A trajetória de Luis orgulha a esposa, Ida Maria Girardello Muterle, e os quatro filhos do casal, Suzana Muterle Viccini, Neuza Muterle Brezolin, Fernando Muterle e Leonardo Muterle. “Sentimos muito, muito orgulho. Nosso pai batalhou muito na vida, nunca deixou a família passar por necessidades. Tudo o que construiu foi fruto do seu trabalho, que nunca teve dia ou hora pra ser realizado. Não teve oportunidade de estudar, mesmo sendo filho de professora, precisou trabalhar muito cedo, dia e noite. Sempre foi muito corajoso, sempre ajudou e encorajou a quem precisasse. Nosso exemplo de coragem”, valoriza a filha Neuza.

Luis rodeado pela esposa, os filhos e netos.

Luis rodeado pela esposa, os filhos e netos.

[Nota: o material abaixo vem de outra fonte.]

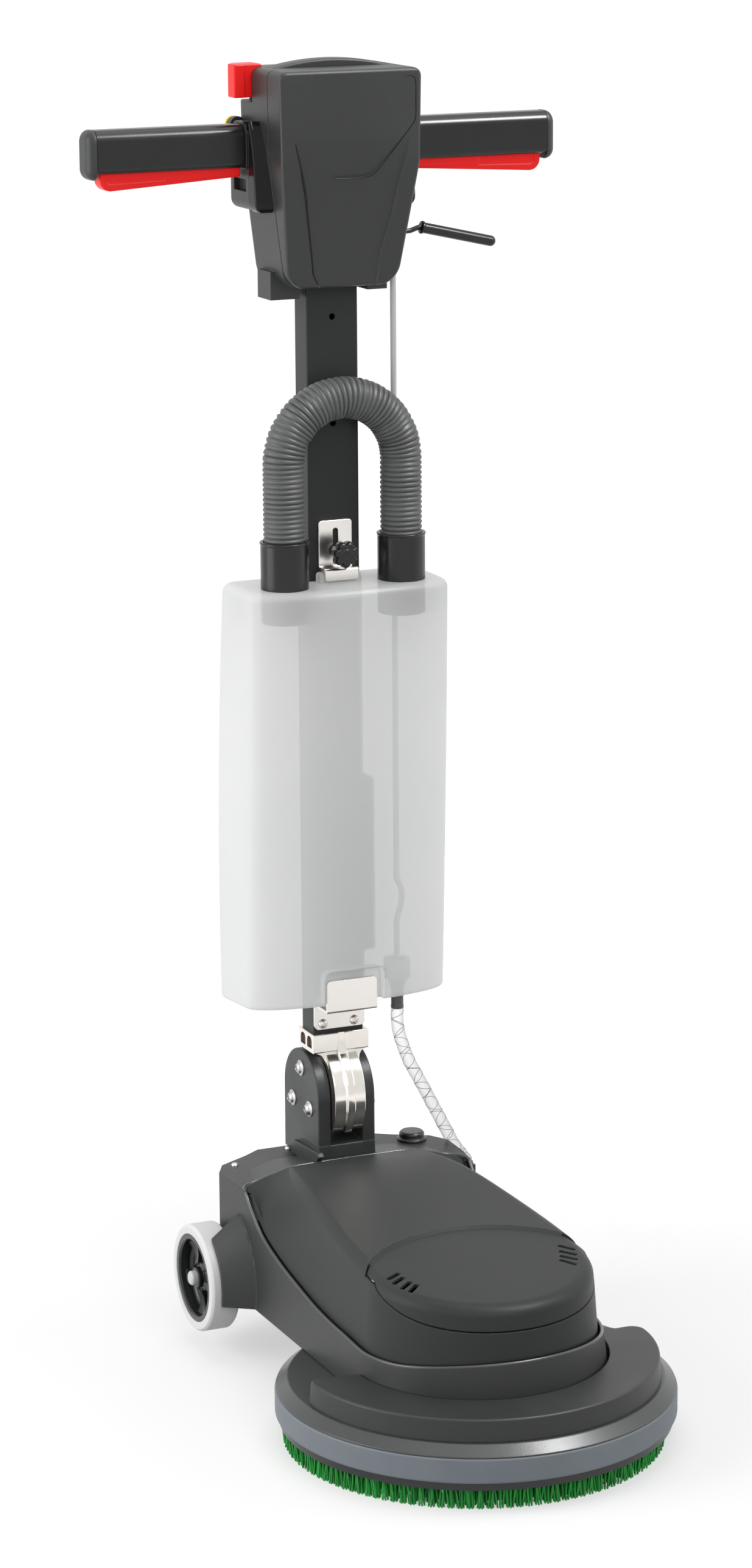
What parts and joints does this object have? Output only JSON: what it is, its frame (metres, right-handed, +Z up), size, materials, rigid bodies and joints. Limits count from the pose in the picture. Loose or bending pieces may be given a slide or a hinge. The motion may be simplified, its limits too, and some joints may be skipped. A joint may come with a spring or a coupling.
{
  "type": "floor scrubber",
  "caption": "Upright rotary floor scrubber: round brush under a low deck, two rear wheels, tilting handle with a solution tank, twin grips and triggers.",
  "frame": {"origin": "where the brush axis meets the floor, in the plane of the bristle tips", "axes": "+X to the right seen from the front, +Y back towards the operator, +Z up"},
  "size_m": [0.452, 0.5421, 1.186],
  "materials": {
    "charcoal_plastic": "satin moulded plastic",
    "gloss_black": "glossy moulded plastic",
    "red_plastic": "glossy moulded plastic",
    "yellow_plastic": "glossy moulded plastic",
    "tank_plastic": "natural translucent moulded plastic",
    "bumper_rubber": "smooth matt",
    "hose_grey": "ribbed matt",
    "clear_hose": "clear flexible plastic",
    "tyre_grey": "smooth, non-marking",
    "hub_plastic": "moulded",
    "bristle_green": "bristle filament",
    "white_plastic": "moulded",
    "painted_steel": "dark grey powder coat",
    "bracket_metal": "grey coated casting",
    "polished_alloy": "polished",
    "stainless": "bright stainless",
    "steel": "zinc plated",
    "motor_iron": "laminated core"
  },
  "bodies": {
    "chassis": {"guard_shell": "charcoal_plastic", "guard_crescent": "charcoal_plastic", "bumper_ring": "bumper_rubber", "chassis_case": "charcoal_plastic", "deck_cover": "charcoal_plastic", "front_cap": "charcoal_plastic", "gear_case": "polished_alloy", "motor_case": "polished_alloy", "motor_stator": "motor_iron", "pivot_bracket": "bracket_metal", "hinge_drum": "polished_alloy", "bracket_bolts": "steel", "wheel_axle": "steel", "left_axle_cap": "white_plastic", "right_axle_cap": "white_plastic", "rear_plug": "hub_plastic", "hose_spigot": "hub_plastic", "feed_hose": "clear_hose"},
    "brush": {"brush_plate": "hub_plastic", "bristle_ring": "bristle_green", "spindle": "steel", "drive_gear": "steel"},
    "rotor": {"motor_rotor": "motor_iron", "pinion": "steel"},
    "left_wheel": {"left_tyre": "tyre_grey", "left_hub": "hub_plastic"},
    "right_wheel": {"right_tyre": "tyre_grey", "right_hub": "hub_plastic"},
    "handle": {"hinge_block": "polished_alloy", "column": "painted_steel", "column_duct": "hub_plastic", "tank_hook": "stainless", "tank": "tank_plastic", "left_cuff": "gloss_black", "right_cuff": "gloss_black", "arch_hose": "hose_grey", "valve_housing": "white_plastic", "outlet_cuff": "hose_grey", "head_front": "charcoal_plastic", "head_housing": "charcoal_plastic", "head_back": "charcoal_plastic", "carry_rib": "charcoal_plastic", "left_cheek": "gloss_black", "right_cheek": "gloss_black", "left_grip": "gloss_black", "right_grip": "gloss_black", "left_end_cap": "charcoal_plastic", "right_end_cap": "charcoal_plastic"},
    "clip": {"tank_clip": "stainless"},
    "clip_knob": {"star_knob": "gloss_black"},
    "left_trigger_blade": {"left_trigger": "red_plastic"},
    "right_trigger_blade": {"right_trigger": "red_plastic"},
    "button": {"safety_button": "yellow_plastic"},
    "release": {"release_lever": "red_plastic"},
    "solution_lever": {"lever_wire": "steel", "lever_sleeve": "gloss_black"},
    "valve_rod": {"pull_rod": "white_plastic", "valve_plug": "hose_grey"}
  },
  "joints": [
    {"name": "brush_spin", "type": "hinge", "parent": "chassis", "child": "brush", "pos_m": [0, 0, 0], "axis": [0, 0, 1], "continuous": true},
    {"name": "rotor_spin", "type": "hinge", "parent": "chassis", "child": "rotor", "pos_m": [0, 0.063, 0], "axis": [0, 0, 1], "continuous": true},
    {"name": "left_wheel_spin", "type": "hinge", "parent": "chassis", "child": "left_wheel", "pos_m": [-0.136, 0.297, 0.0717], "axis": [1, 0, 0], "continuous": true},
    {"name": "right_wheel_spin", "type": "hinge", "parent": "chassis", "child": "right_wheel", "pos_m": [0.136, 0.297, 0.0717], "axis": [1, 0, 0], "continuous": true},
    {"name": "handle_tilt", "type": "hinge", "parent": "chassis", "child": "handle", "pos_m": [0, 0.3235, 0.229], "axis": [-1, 0, 0], "range_deg": [0, 90], "deforming": ["feed_hose"]},
    {"name": "clip_slide", "type": "slide", "parent": "handle", "child": "clip", "axis": [0, 0, 1], "range_m": [0, 0.008]},
    {"name": "knob_turn", "type": "hinge", "parent": "handle", "child": "clip_knob", "pos_m": [0, 0.29, 0.745], "axis": [0, 1, 0], "continuous": true},
    {"name": "left_trigger_press", "type": "hinge", "parent": "handle", "child": "left_trigger_blade", "pos_m": [-0.087, 0.3215, 1.098], "axis": [0, 1, 0], "range_deg": [0, 5], "stiffness_Nm_per_rad": 4, "springref_deg": -5.73},
    {"name": "right_trigger_press", "type": "hinge", "parent": "handle", "child": "right_trigger_blade", "pos_m": [0.087, 0.3215, 1.098], "axis": [0, -1, 0], "range_deg": [0, 5], "stiffness_Nm_per_rad": 4, "springref_deg": -5.73},
    {"name": "button_press", "type": "slide", "parent": "handle", "child": "button", "axis": [0, -1, 0], "range_m": [0, 0.0037], "stiffness_N_per_m": 400, "springref_m": -0.002},
    {"name": "release_pull", "type": "hinge", "parent": "handle", "child": "release", "pos_m": [-0.07, 0.33, 1.157], "axis": [-1, 0, 0], "range_deg": [0, 20], "stiffness_Nm_per_rad": 0.8, "springref_deg": -11.46},
    {"name": "solution_lever_lift", "type": "hinge", "parent": "handle", "child": "solution_lever", "pos_m": [0.031, 0.305, 1.029], "axis": [0, -1, 0], "range_deg": [0, 14], "stiffness_Nm_per_rad": 1, "springref_deg": -8.59},
    {"name": "valve_rod_slide", "type": "slide", "parent": "handle", "child": "valve_rod", "axis": [0, 0, 1], "range_m": [0, 0.008]}
  ],
  "couplings": [
    {"joint": "rotor_spin", "follows": "brush_spin", "ratio": -5},
    {"joint": "valve_rod_slide", "follows": "solution_lever_lift", "m_per_rad": 0.031}
  ]
}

Os Muterle de Antônio Prado formaram família na Bahia e hoje cresceram. Além dos genros e noras, Luis e Ida têm seis netos. “Os netos são todos nascidos na Bahia, nossos baiuchos – filhos de gaúchos nascidos na Bahia”, brinca Neuza. A cada dois ou três anos eles retornam para o Rio Grande do Sul para visitar irmãos. A nostalgia da Terra Natal é comum. “O local onde nasci, a casa dos meus pais, Irene Boff Muterle e Lauro Santo Muterle, hoje falecidos, me desperta muitas saudades. A casa paterna é preservada até hoje pela família”, conta Luis.